- _DATA SHOWN_
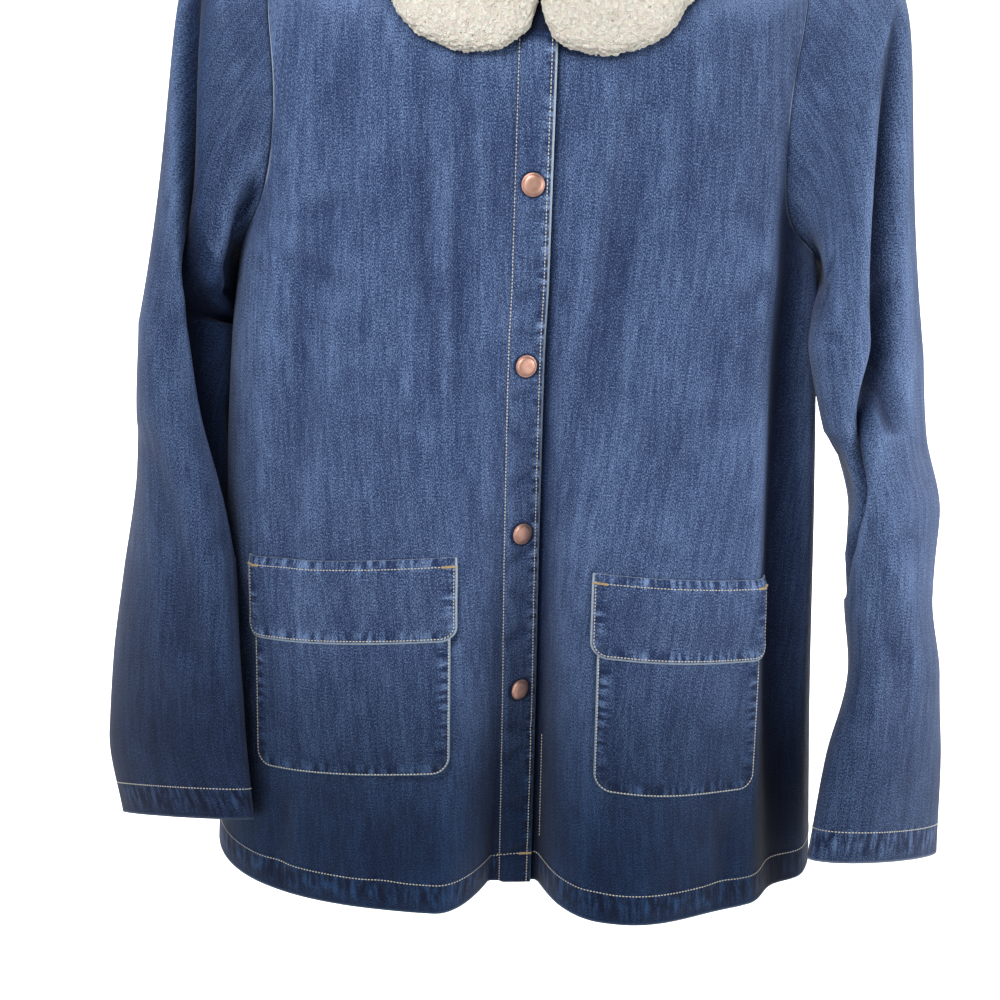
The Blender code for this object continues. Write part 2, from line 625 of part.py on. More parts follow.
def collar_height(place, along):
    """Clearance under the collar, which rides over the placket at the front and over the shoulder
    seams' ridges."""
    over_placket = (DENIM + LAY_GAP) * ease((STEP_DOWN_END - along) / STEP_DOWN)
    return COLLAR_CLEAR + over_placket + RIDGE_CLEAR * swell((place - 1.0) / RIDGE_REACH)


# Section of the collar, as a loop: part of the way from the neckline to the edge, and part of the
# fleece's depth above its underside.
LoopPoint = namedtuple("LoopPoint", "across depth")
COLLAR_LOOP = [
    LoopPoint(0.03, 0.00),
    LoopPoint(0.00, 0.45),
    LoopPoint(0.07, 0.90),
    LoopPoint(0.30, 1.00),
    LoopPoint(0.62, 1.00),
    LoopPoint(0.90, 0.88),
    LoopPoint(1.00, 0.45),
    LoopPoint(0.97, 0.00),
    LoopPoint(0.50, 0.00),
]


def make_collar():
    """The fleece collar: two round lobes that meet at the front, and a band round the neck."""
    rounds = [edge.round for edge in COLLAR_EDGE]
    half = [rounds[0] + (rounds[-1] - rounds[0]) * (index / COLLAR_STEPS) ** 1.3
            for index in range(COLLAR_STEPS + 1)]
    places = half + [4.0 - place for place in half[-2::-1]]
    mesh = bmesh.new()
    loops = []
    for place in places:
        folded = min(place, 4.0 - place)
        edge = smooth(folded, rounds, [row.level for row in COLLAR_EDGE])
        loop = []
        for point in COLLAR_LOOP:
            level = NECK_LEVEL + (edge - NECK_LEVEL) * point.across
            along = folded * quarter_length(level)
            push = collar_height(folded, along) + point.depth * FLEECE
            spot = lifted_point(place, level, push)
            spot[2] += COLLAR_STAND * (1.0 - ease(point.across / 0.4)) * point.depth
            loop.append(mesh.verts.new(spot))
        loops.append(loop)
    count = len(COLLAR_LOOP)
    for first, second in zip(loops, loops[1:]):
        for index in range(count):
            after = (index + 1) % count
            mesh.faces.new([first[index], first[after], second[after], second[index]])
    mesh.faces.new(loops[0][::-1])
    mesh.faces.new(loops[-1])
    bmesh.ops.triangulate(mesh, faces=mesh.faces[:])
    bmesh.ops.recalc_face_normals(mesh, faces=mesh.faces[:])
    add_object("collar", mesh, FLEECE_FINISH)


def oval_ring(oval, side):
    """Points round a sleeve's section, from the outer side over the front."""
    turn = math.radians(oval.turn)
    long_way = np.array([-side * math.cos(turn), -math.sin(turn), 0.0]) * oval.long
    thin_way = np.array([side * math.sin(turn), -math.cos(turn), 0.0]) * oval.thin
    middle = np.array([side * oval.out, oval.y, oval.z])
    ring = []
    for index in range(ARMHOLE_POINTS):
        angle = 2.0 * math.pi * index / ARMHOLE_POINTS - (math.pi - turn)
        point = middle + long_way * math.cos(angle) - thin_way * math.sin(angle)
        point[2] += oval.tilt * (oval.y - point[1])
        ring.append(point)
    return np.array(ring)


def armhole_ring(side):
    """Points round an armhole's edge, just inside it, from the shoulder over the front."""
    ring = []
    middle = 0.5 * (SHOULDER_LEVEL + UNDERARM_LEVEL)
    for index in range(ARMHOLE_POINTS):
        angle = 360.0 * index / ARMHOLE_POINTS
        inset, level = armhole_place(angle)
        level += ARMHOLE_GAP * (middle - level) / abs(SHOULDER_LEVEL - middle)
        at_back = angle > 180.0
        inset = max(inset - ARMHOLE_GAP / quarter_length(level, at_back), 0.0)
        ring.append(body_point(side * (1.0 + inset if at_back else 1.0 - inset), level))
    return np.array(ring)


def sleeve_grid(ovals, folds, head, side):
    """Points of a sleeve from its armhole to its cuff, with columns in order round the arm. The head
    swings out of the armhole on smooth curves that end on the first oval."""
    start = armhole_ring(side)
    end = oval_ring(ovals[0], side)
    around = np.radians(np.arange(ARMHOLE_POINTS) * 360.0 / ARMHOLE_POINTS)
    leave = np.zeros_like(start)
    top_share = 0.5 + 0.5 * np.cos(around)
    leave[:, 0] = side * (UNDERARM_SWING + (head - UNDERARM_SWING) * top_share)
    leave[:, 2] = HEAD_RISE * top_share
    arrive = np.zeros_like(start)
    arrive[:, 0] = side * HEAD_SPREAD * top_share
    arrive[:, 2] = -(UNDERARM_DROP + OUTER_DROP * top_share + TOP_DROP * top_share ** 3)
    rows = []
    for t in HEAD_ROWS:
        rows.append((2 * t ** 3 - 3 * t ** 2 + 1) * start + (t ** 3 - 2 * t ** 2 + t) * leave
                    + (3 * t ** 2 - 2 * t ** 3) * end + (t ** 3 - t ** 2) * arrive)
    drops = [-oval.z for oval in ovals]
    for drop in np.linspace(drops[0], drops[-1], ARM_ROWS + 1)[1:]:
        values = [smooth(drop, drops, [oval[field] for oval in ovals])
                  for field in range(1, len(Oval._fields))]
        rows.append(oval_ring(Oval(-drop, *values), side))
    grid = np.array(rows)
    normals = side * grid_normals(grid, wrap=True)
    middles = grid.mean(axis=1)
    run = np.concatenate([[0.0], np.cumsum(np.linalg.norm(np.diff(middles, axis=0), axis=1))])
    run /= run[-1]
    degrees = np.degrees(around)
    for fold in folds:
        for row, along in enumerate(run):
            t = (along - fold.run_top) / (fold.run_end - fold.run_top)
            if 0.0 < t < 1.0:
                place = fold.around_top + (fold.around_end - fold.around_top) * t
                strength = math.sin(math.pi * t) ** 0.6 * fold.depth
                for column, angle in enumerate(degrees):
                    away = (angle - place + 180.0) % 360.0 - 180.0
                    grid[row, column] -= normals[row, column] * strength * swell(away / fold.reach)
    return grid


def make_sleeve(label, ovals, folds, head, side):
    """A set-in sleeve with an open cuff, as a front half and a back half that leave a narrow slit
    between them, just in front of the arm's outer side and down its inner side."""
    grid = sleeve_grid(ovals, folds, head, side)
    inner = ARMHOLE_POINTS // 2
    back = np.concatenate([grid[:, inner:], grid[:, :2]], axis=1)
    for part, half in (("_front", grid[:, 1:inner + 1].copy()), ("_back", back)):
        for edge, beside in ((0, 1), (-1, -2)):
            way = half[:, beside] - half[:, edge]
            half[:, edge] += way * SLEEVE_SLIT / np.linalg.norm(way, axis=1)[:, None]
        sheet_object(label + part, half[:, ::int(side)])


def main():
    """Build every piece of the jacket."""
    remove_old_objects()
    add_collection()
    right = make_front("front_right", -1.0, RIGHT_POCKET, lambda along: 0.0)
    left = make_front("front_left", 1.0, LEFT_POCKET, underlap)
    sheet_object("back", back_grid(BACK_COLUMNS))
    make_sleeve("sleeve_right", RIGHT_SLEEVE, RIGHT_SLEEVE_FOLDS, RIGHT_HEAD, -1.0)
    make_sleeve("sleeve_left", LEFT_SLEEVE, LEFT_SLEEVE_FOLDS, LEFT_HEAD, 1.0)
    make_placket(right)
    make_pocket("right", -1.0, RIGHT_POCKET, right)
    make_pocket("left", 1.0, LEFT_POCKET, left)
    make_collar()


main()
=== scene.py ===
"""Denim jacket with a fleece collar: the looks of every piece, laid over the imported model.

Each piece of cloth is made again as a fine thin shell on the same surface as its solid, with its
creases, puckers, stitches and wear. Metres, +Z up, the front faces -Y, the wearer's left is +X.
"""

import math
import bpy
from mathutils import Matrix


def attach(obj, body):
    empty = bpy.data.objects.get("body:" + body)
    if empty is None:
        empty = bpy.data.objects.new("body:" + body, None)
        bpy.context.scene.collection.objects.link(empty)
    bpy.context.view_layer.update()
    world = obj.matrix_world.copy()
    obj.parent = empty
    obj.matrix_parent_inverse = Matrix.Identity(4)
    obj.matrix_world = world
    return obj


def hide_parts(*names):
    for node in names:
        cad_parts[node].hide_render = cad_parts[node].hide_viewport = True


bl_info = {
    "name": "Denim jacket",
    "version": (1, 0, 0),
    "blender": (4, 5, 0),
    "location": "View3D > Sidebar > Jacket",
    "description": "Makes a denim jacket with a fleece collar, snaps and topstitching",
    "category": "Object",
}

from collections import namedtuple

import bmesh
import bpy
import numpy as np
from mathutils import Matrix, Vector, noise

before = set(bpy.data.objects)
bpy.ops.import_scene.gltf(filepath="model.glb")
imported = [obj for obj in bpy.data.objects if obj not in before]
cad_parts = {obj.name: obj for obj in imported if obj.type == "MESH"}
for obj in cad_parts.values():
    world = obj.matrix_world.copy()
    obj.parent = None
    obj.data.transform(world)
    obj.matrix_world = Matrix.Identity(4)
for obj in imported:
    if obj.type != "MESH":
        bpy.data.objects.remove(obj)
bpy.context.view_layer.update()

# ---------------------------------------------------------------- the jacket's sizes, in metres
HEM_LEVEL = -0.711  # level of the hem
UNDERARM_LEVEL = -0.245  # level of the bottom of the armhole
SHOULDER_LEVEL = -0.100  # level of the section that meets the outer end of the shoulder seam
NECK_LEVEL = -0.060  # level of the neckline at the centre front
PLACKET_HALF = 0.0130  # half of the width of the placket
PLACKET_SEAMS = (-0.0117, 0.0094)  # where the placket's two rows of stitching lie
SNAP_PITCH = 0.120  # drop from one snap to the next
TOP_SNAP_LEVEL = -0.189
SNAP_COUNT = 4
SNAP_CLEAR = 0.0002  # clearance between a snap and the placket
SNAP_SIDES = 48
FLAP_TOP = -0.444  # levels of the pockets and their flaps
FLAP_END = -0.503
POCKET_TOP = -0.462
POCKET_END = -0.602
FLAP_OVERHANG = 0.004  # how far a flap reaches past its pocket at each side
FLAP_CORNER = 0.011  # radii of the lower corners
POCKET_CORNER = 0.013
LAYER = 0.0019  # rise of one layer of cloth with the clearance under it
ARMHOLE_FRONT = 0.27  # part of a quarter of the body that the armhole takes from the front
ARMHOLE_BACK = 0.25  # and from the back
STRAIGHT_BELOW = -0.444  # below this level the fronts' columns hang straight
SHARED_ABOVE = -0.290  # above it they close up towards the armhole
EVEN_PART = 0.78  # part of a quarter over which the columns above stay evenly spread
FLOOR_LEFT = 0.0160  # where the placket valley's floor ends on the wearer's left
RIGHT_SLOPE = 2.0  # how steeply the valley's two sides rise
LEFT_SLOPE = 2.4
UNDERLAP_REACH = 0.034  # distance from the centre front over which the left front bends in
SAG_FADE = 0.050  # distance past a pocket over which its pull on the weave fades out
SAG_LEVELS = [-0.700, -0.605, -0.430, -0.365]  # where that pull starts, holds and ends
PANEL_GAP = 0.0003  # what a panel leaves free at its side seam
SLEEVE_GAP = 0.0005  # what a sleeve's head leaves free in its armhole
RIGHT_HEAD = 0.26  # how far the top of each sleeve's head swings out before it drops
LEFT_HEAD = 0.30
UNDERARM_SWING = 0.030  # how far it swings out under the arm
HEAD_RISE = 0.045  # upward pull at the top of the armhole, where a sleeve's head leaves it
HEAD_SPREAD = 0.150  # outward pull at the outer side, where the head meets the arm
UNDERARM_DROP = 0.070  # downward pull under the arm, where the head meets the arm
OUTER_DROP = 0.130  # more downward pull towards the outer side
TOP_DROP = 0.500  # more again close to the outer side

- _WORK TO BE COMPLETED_
Give back, exactly as written, each line from the one that contains "-1.0, RIGHT_POCKET, right)" through the one that contains "obj.parent = empty".

- _RESPONSE_
    make_pocket("right", -1.0, RIGHT_POCKET, right)
    make_pocket("left", 1.0, LEFT_POCKET, left)
    make_collar()


main()
=== scene.py ===
"""Denim jacket with a fleece collar: the looks of every piece, laid over the imported model.

Each piece of cloth is made again as a fine thin shell on the same surface as its solid, with its
creases, puckers, stitches and wear. Metres, +Z up, the front faces -Y, the wearer's left is +X.
"""

import math
import bpy
from mathutils import Matrix


def attach(obj, body):
    empty = bpy.data.objects.get("body:" + body)
    if empty is None:
        empty = bpy.data.objects.new("body:" + body, None)
        bpy.context.scene.collection.objects.link(empty)
    bpy.context.view_layer.update()
    world = obj.matrix_world.copy()
    obj.parent = empty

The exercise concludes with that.